Essentially, the tone is highly materialistic and worldly in contrast to the otherworldly nature of Indian mythologies, where the psychological matters more than the physical. Jain, Buddhist and Hindu mythologies place great value on yoga, the un-crumpling of the mind crumpled by hunger and fear.

In Chinese worldview, India is seen in two ways. Firstly, it embodies luan, chaos. This chaos threatens the Chinese sense of order. This makes India a perpetual threat. It makes the Chinese leadership nervous. Secondly, India is Sukhavati, the Western Paradise in Chinese Buddhism, source of great spiritual wisdom. It speaks about transcending materialism to be free of suffering, an idea that invalidates the promise of the material philosophies, be it communism or capitalism.
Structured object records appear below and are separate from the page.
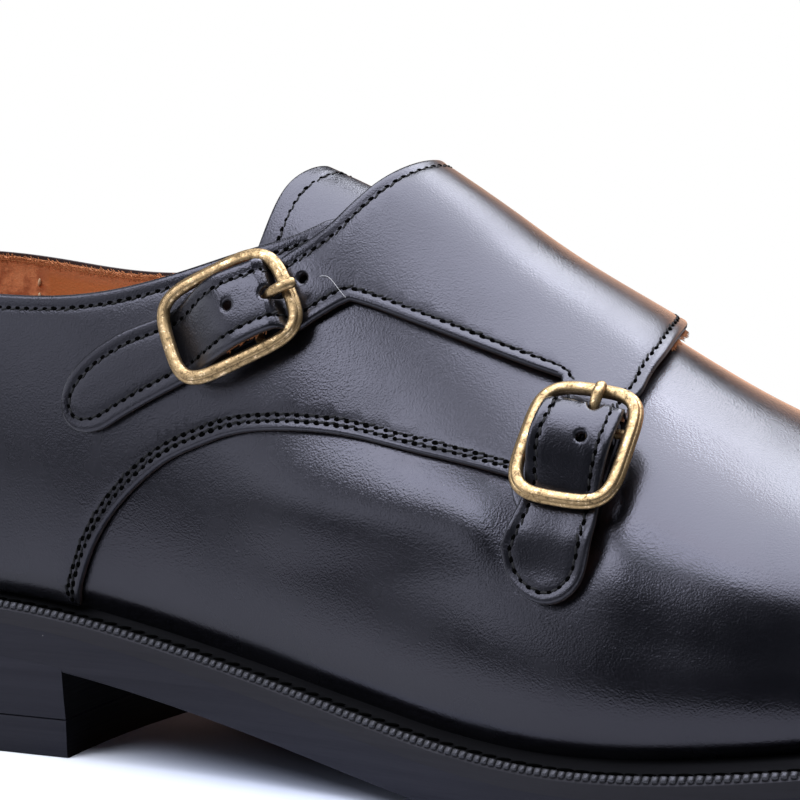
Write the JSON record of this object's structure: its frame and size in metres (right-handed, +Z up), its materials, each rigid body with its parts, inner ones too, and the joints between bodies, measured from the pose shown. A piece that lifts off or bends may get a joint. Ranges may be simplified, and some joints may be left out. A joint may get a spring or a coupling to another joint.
{
  "type": "double monk-strap shoe",
  "caption": "Black leather dress shoe for the right foot, closed over the instep by overlapping straps with brass buckles, on a welted sole with a low heel.",
  "frame": {"origin": "on the floor under the middle of the whole shoe", "axes": "+X from heel to toe, +Y towards the inner side of the right foot, +Z up"},
  "size_m": [0.3071, 0.102, 0.1162],
  "materials": {
    "black_calf": "smooth black calf with a fine grain and a soft polish",
    "tan_lining": "tan calf lining, dull",
    "insole_leather": "tan sock leather, dull",
    "welt_edge": "black waxed leather edge",
    "heel_edge": "black waxed leather lifts",
    "rubber_sole": "black rubber, satin edge",
    "antique_brass": "antique brass, mottled",
    "black_thread": "waxed black thread",
    "pale_thread": "pale thread of the lining's seams"
  },
  "bodies": {
    "root": {"upper": "black_calf", "tongue": "black_calf", "quarter_outer": "black_calf", "quarter_inner": "black_calf", "back_strip": "black_calf", "welt": "welt_edge", "midsole": "welt_edge", "outsole": "rubber_sole", "heel_stack": "heel_edge", "top_piece": "rubber_sole", "insole": "insole_leather", "buckle_rear": "antique_brass", "buckle_front": "antique_brass", "prong_rear": "antique_brass", "prong_front": "antique_brass", "chape_rear": "black_calf", "chape_front": "black_calf"}
  },
  "joints": []
}
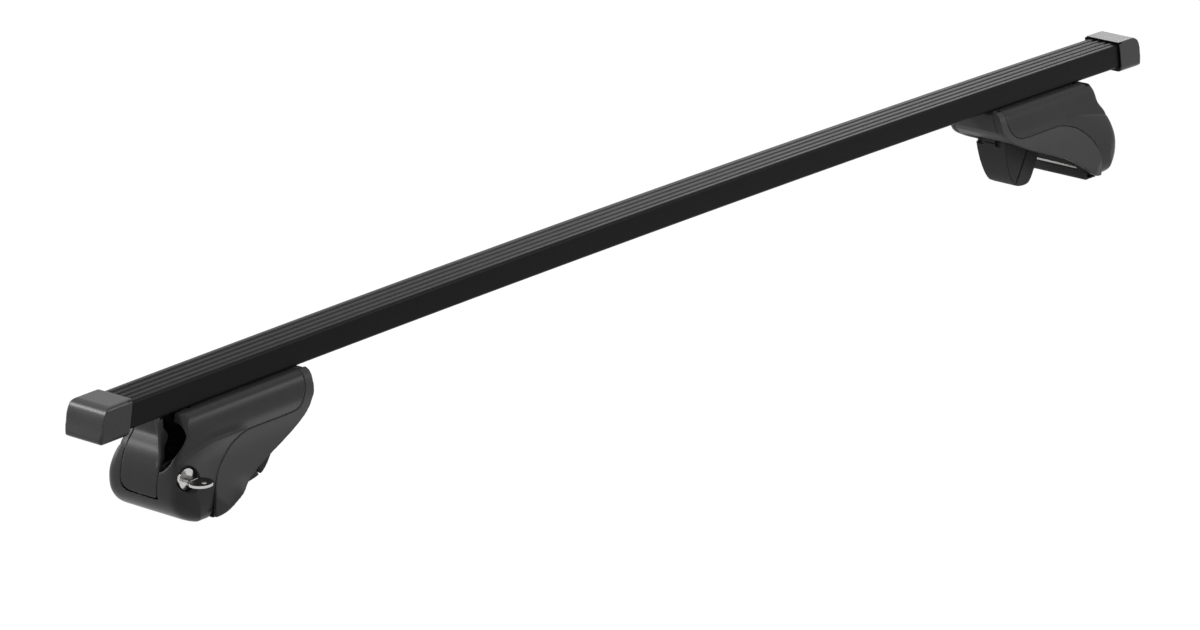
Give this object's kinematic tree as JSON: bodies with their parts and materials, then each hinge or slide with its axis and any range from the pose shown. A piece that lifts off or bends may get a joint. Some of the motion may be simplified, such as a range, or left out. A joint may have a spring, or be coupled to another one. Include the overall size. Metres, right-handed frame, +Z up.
{
  "type": "roof rack",
  "caption": "Slim black roof crossbar on a pair of lockable clamp feet for raised roof rails, with ribbed top, end caps and a key in the near lock.",
  "frame": {"origin": "the ground level under the middle of the bar: Z=0 is the lowest point of the feet, and X=Y=0 is the middle of the bar in plan", "axes": "+X along the bar, across the car; +Y along the car; +Z up. The left foot, with the key, is at -X and its lock faces -Y"},
  "size_m": [1.1644, 0.0934, 0.0974],
  "materials": {
    "bar": "black powder coat",
    "body_satin": "satin grey-black",
    "cover": "fine matt black",
    "jaw_grey": "dark cast",
    "rubber": "matt",
    "black_steel": "black oxide",
    "zinc": "zinc plated",
    "lock_metal": "nickel plated"
  },
  "bodies": {
    "bar": {"crossbar": "bar", "end_cap_left": "body_satin", "end_cap_right": "body_satin"},
    "left_foot": {"housing_left": "body_satin", "side_panel_lock_left": "body_satin", "side_panel_plain_left": "body_satin", "outer_cover_left": "cover", "door_hinge_pin_left": "black_steel", "lock_sleeve_left": "lock_metal", "bolt_washer_left": "black_steel", "fixed_pad_left": "rubber", "cross_rod_left": "zinc", "slot_plate_left": "zinc", "slot_screws_left": "zinc", "cover_screws_left": "zinc"},
    "left_door": {"door_left": "cover"},
    "left_lock": {"lock_barrel_left": "lock_metal", "lock_cam_left": "zinc"},
    "left_bolt": {"clamp_bolt_left": "black_steel"},
    "left_jaw": {"jaw_left": "jaw_grey", "jaw_nut_left": "zinc", "jaw_pad_left": "rubber", "jaw_plate_left": "jaw_grey"},
    "left_key": {"key": "lock_metal"},
    "right_foot": {"housing_right": "body_satin", "side_panel_lock_right": "body_satin", "side_panel_plain_right": "body_satin", "outer_cover_right": "cover", "door_hinge_pin_right": "black_steel", "lock_sleeve_right": "lock_metal", "bolt_washer_right": "black_steel", "fixed_pad_right": "rubber", "cross_rod_right": "zinc", "slot_plate_right": "zinc", "slot_screws_right": "zinc", "cover_screws_right": "zinc"},
    "right_door": {"door_right": "cover"},
    "right_lock": {"lock_barrel_right": "lock_metal", "lock_cam_right": "zinc"},
    "right_bolt": {"clamp_bolt_right": "black_steel"},
    "right_jaw": {"jaw_right": "jaw_grey", "jaw_nut_right": "zinc", "jaw_pad_right": "rubber", "jaw_plate_right": "jaw_grey"}
  },
  "joints": [
    {"name": "left_foot_slide", "type": "slide", "parent": "bar", "child": "left_foot", "axis": [-0.9999, 0, -0.0126], "range_m": [-0.1, 0.008]},
    {"name": "left_door_hinge", "type": "hinge", "parent": "left_foot", "child": "left_door", "pos_m": [-0.52154, 0, 0.02306], "axis": [0, -1, 0], "range_deg": [0, 90]},
    {"name": "left_lock_turn", "type": "hinge", "parent": "left_foot", "child": "left_lock", "pos_m": [-0.51777, -0.025, 0.03331], "axis": [0, -1, 0], "range_deg": [0, 90]},
    {"name": "left_key_pull", "type": "slide", "parent": "left_lock", "child": "left_key", "axis": [0, -1, 0], "range_m": [0, 0.025]},
    {"name": "left_bolt_turn", "type": "hinge", "parent": "left_foot", "child": "left_bolt", "pos_m": [-0.47145, 0, 0.03989], "axis": [0.9999, 0, 0.0126], "range_deg": [-2448, 2160]},
    {"name": "left_jaw_slide", "type": "slide", "parent": "left_foot", "child": "left_jaw", "axis": [-0.9999, 0, -0.0126], "range_m": [-0.0086, 0.0076]},
    {"name": "right_foot_slide", "type": "slide", "parent": "bar", "child": "right_foot", "axis": [0.9999, 0, -0.0126], "range_m": [-0.1, 0.008]},
    {"name": "right_door_hinge", "type": "hinge", "parent": "right_foot", "child": "right_door", "pos_m": [0.52154, 0, 0.02306], "axis": [0, 1, 0], "range_deg": [0, 90]},
    {"name": "right_lock_turn", "type": "hinge", "parent": "right_foot", "child": "right_lock", "pos_m": [0.51777, 0.025, 0.03331], "axis": [0, 1, 0], "range_deg": [0, 90]},
    {"name": "right_bolt_turn", "type": "hinge", "parent": "right_foot", "child": "right_bolt", "pos_m": [0.47145, 0, 0.03989], "axis": [-0.9999, 0, 0.0126], "range_deg": [-1152, 3456]},
    {"name": "right_jaw_slide", "type": "slide", "parent": "right_foot", "child": "right_jaw", "axis": [0.9999, 0, -0.0126], "range_m": [-0.0041, 0.0121]}
  ],
  "couplings": [
    {"joint": "left_jaw_slide", "follows": "left_bolt_turn", "m_per_rad": 0.00019894},
    {"joint": "right_jaw_slide", "follows": "right_bolt_turn", "m_per_rad": 0.00019894}
  ]
}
Until the arrival of the Europeans, Buddhism was the only foreign idea that has had a dramatic impact on Chinese history. Since then, China watches with trepidation the rising tide of Christian evangelism in South Korea and Singapore, and Islam on its Western borders, and the hurricane of technology coming from the West. The Chinese way is eroding, unless the Emperor takes charge. Hence, OBOR.

Is OBOR the Chinese equivalent of the ashwamedha, the Vedic ritual by which a king established his authority and sovereignty? Is India reacting like the insecure Indra, king of the sky? Or are we choosing the hermit’s isolation over the householder’s pragmatism? Is maya (delusion) at play as we indulge our inflated sense of importance?

The Chinese classic, Sun Tzu’s Art of War, is about winning while Krishna’s Bhagavad Gita is about union with the divine. Very different goals. Something we need to meditate on.